** Your task **
Which lines below hold the word "loose"? Copy all of them.

— Begin —

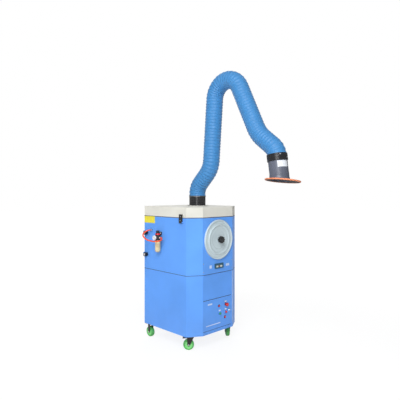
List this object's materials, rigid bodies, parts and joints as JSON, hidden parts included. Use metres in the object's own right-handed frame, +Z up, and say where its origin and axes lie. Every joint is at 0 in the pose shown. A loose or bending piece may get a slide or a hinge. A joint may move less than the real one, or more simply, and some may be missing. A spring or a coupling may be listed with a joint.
{
  "type": "mobile welding fume extractor",
  "caption": "Mobile fume extractor: steel cabinet on casters with filter, fan and controls, and a jointed suction arm in a ribbed hose with a small hood.",
  "frame": {"origin": "on the floor, under the middle of the object's box without the loose air hose", "axes": "+Z up; the control panel and the hood face -Y; +X is to the right as seen from the front"},
  "size_m": [0.8159, 1.6004, 2.5609],
  "materials": {
    "cabinet_blue": "satin powder coat",
    "lid_cream": "satin powder coat",
    "cover_grey": "satin paint on spun aluminium",
    "bare_steel": "zinc plated sheet",
    "arm_aluminium": "drawn tube",
    "dark_paint": "dark grey paint",
    "hood_grey": "dark grey paint",
    "black_plastic": "moulded black",
    "black_metal": "black paint",
    "black_alloy": "black paint",
    "green_tyre": "green polyurethane",
    "filter_media": "pleated media",
    "hose_fabric": "coated fabric over a wire helix",
    "rim_orange": "edge trim",
    "air_tube": "polyurethane tube",
    "bowl_amber": "clear amber",
    "brass": "bright",
    "lens_red": "red",
    "cap_green": "green",
    "display_teal": "teal frame",
    "gauge_white": "white dial"
  },
  "bodies": {
    "cabinet": {"base_pan": "cabinet_blue", "lower_shell": "cabinet_blue", "middle_deck": "bare_steel", "upper_shell": "cabinet_blue", "front_cover": "cabinet_blue", "tube_sheet": "bare_steel", "filter_cartridge": "filter_media", "air_tank": "hood_grey", "fan_housing": "dark_paint", "fan_motor": "hood_grey", "rear_hinge_lower": "black_metal", "rear_hinge_upper": "black_metal", "display_panel": "display_teal", "cable_gland": "black_plastic", "regulator_body": "black_alloy", "regulator_bowl": "bowl_amber", "pressure_gauge": "gauge_white", "bulkhead_fitting": "brass", "air_hose": "air_tube", "caster_plate_left": "bare_steel", "caster_plate_right": "bare_steel", "rigid_caster_left": "black_metal", "rigid_caster_right": "black_metal"},
    "fan": {"fan_wheel": "arm_aluminium"},
    "cover": {"filter_cover": "cover_grey"},
    "cover_knob": {"star_knob": "black_plastic", "knob_insert": "brass"},
    "drawer": {"dust_drawer": "cabinet_blue"},
    "rear_door": {"rear_door": "cabinet_blue"},
    "rear_handle": {"rear_door_handle": "black_plastic"},
    "control_door": {"control_door": "cabinet_blue", "power_lamp": "lens_red", "alarm_lamp": "lens_red"},
    "start": {"start_button": "cap_green"},
    "stop": {"stop_button": "lens_red"},
    "estop": {"emergency_stop": "lens_red"},
    "lock": {"door_lock": "bare_steel"},
    "adjuster": {"regulator_knob": "black_plastic"},
    "lid": {"lid": "lid_cream", "arm_collar": "black_alloy"},
    "latch_left": {"latch_left": "black_metal"},
    "latch_right": {"latch_right": "black_metal"},
    "swivel": {"swivel_ring": "black_alloy", "hose_clamp_lower": "bare_steel"},
    "lower_arm": {"lower_arm": "arm_aluminium", "hose_lower": "hose_fabric"},
    "upper_arm": {"upper_arm": "arm_aluminium", "hose_middle": "hose_fabric"},
    "wrist": {"wrist_collar": "black_alloy", "hose_upper": "hose_fabric"},
    "hood": {"hood": "hood_grey", "hood_rim": "rim_orange"},
    "fork_left": {"caster_fork_left": "black_metal"},
    "wheel_front_left": {"caster_wheel_front_left": "green_tyre"},
    "pedal_left": {"brake_pedal_left": "black_metal"},
    "wheel_rear_left": {"caster_wheel_rear_left": "green_tyre"},
    "fork_right": {"caster_fork_right": "black_metal"},
    "wheel_front_right": {"caster_wheel_front_right": "green_tyre"},
    "pedal_right": {"brake_pedal_right": "black_metal"},
    "wheel_rear_right": {"caster_wheel_rear_right": "green_tyre"}
  },
  "joints": [
    {"name": "fan_spin", "type": "hinge", "parent": "cabinet", "child": "fan", "pos_m": [0.02785, 0.62519, 0.5977], "axis": [0, 0, 1], "continuous": true},
    {"name": "filter_cover_pull", "type": "slide", "parent": "cabinet", "child": "cover", "axis": [0, -1, 0], "range_m": [0, 0.12]},
    {"name": "star_knob_turn", "type": "hinge", "parent": "cover", "child": "cover_knob", "pos_m": [0.02785, 0.06989, 1.002], "axis": [0, -1, 0], "continuous": true},
    {"name": "dust_drawer_slide", "type": "slide", "parent": "cabinet", "child": "drawer", "axis": [1, 0, 0], "range_m": [0, 0.34]},
    {"name": "rear_door_hinge", "type": "hinge", "parent": "cabinet", "child": "rear_door", "pos_m": [-0.30895, 0.77719, 0], "axis": [0, 0, 1], "range_deg": [0, 110]},
    {"name": "rear_handle_turn", "type": "hinge", "parent": "rear_door", "child": "rear_handle", "pos_m": [0.30105, 0.77019, 0.9535], "axis": [0, 1, 0], "range_deg": [0, 90]},
    {"name": "control_door_hinge", "type": "hinge", "parent": "cabinet", "child": "control_door", "pos_m": [-0.17215, 0.07019, 0], "axis": [0, 0, 1], "range_deg": [-105, 0]},
    {"name": "start_button_press", "type": "slide", "parent": "control_door", "child": "start", "axis": [0, 1, 0], "range_m": [0, 0.004], "stiffness_N_per_m": 600},
    {"name": "stop_button_press", "type": "slide", "parent": "control_door", "child": "stop", "axis": [0, 1, 0], "range_m": [0, 0.004], "stiffness_N_per_m": 600},
    {"name": "emergency_stop_press", "type": "slide", "parent": "control_door", "child": "estop", "axis": [0, 1, 0], "range_m": [0, 0.004], "stiffness_N_per_m": 900},
    {"name": "door_lock_turn", "type": "hinge", "parent": "control_door", "child": "lock", "pos_m": [0.18385, 0.07019, 0.308], "axis": [0, 1, 0], "range_deg": [0, 90]},
    {"name": "regulator_adjust", "type": "hinge", "parent": "cabinet", "child": "adjuster", "pos_m": [-0.34715, 0.50919, 1.0553], "axis": [0, 0, 1], "continuous": true},
    {"name": "lid_hinge", "type": "hinge", "parent": "cabinet", "child": "lid", "pos_m": [0.02785, 0.77019, 1.215], "axis": [-1, 0, 0], "range_deg": [0, 35]},
    {"name": "latch_left_swing", "type": "hinge", "parent": "cabinet", "child": "latch_left", "pos_m": [-0.31715, 0.21519, 1.171], "axis": [0, -1, 0], "range_deg": [0, 105]},
    {"name": "latch_right_swing", "type": "hinge", "parent": "cabinet", "child": "latch_right", "pos_m": [0.37285, 0.21519, 1.171], "axis": [0, 1, 0], "range_deg": [0, 105]},
    {"name": "arm_swivel", "type": "hinge", "parent": "lid", "child": "swivel", "pos_m": [0.02785, 0.35119, 1.402], "axis": [0, 0, 1], "continuous": true},
    {"name": "shoulder_tilt", "type": "hinge", "parent": "swivel", "child": "lower_arm", "pos_m": [0.02785, 0.35119, 1.431], "axis": [1, 0, 0], "range_deg": [-20, 25], "deforming": ["hose_lower"]},
    {"name": "elbow_bend", "type": "hinge", "parent": "lower_arm", "child": "upper_arm", "pos_m": [0.02785, -0.01763, 2.47746], "axis": [1, 0, 0], "range_deg": [-30, 10], "deforming": ["hose_middle"]},
    {"name": "wrist_tilt", "type": "hinge", "parent": "upper_arm", "child": "wrist", "pos_m": [0.02785, -0.54903, 1.83358], "axis": [1, 0, 0], "range_deg": [-30, 30], "deforming": ["hose_upper"]},
    {"name": "hood_turn", "type": "hinge", "parent": "wrist", "child": "hood", "pos_m": [0.02785, -0.59685, 1.74394], "axis": [0, -0.1392, -0.9903], "range_deg": [-90, 90]},
    {"name": "caster_swivel_left", "type": "hinge", "parent": "cabinet", "child": "fork_left", "pos_m": [-0.22415, 0.17219, 0], "axis": [0, 0, 1], "continuous": true},
    {"name": "wheel_front_spin_left", "type": "hinge", "parent": "fork_left", "child": "wheel_front_left", "pos_m": [-0.24195, 0.18975, 0.05], "axis": [0.7021, 0.712, 0], "continuous": true},
    {"name": "brake_pedal_press_left", "type": "hinge", "parent": "fork_left", "child": "pedal_left", "pos_m": [-0.24658, 0.19431, 0.1124], "axis": [-0.7021, -0.712, 0], "range_deg": [0, 8]},
    {"name": "wheel_rear_spin_left", "type": "hinge", "parent": "cabinet", "child": "wheel_rear_left", "pos_m": [-0.26515, 0.72619, 0.05], "axis": [1, 0, 0], "continuous": true},
    {"name": "caster_swivel_right", "type": "hinge", "parent": "cabinet", "child": "fork_right", "pos_m": [0.27985, 0.17219, 0], "axis": [0, 0, 1], "continuous": true},
    {"name": "wheel_front_spin_right", "type": "hinge", "parent": "fork_right", "child": "wheel_front_right", "pos_m": [0.29419, 0.19267, 0.05], "axis": [0.8191, -0.5736, 0], "continuous": true},
    {"name": "brake_pedal_press_right", "type": "hinge", "parent": "fork_right", "child": "pedal_right", "pos_m": [0.29792, 0.198, 0.1124], "axis": [-0.8191, 0.5736, 0], "range_deg": [0, 8]},
    {"name": "wheel_rear_spin_right", "type": "hinge", "parent": "cabinet", "child": "wheel_rear_right", "pos_m": [0.32085, 0.72619, 0.05], "axis": [1, 0, 0], "continuous": true}
  ],
  "couplings": [
    {"joint": "latch_left_swing", "follows": "lid_hinge", "ratio": 3},
    {"joint": "latch_right_swing", "follows": "lid_hinge", "ratio": 3}
  ]
}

— End —

** Exercise output **
List this object's materials, rigid bodies, parts and joints as JSON, hidden parts included. Use metres in the object's own right-handed frame, +Z up, and say where its origin and axes lie. Every joint is at 0 in the pose shown. A loose or bending piece may get a slide or a hinge. A joint may move less than the real one, or more simply, and some may be missing. A spring or a coupling may be listed with a joint.
  "frame": {"origin": "on the floor, under the middle of the object's box without the loose air hose", "axes": "+Z up; the control panel and the hood face -Y; +X is to the right as seen from the front"},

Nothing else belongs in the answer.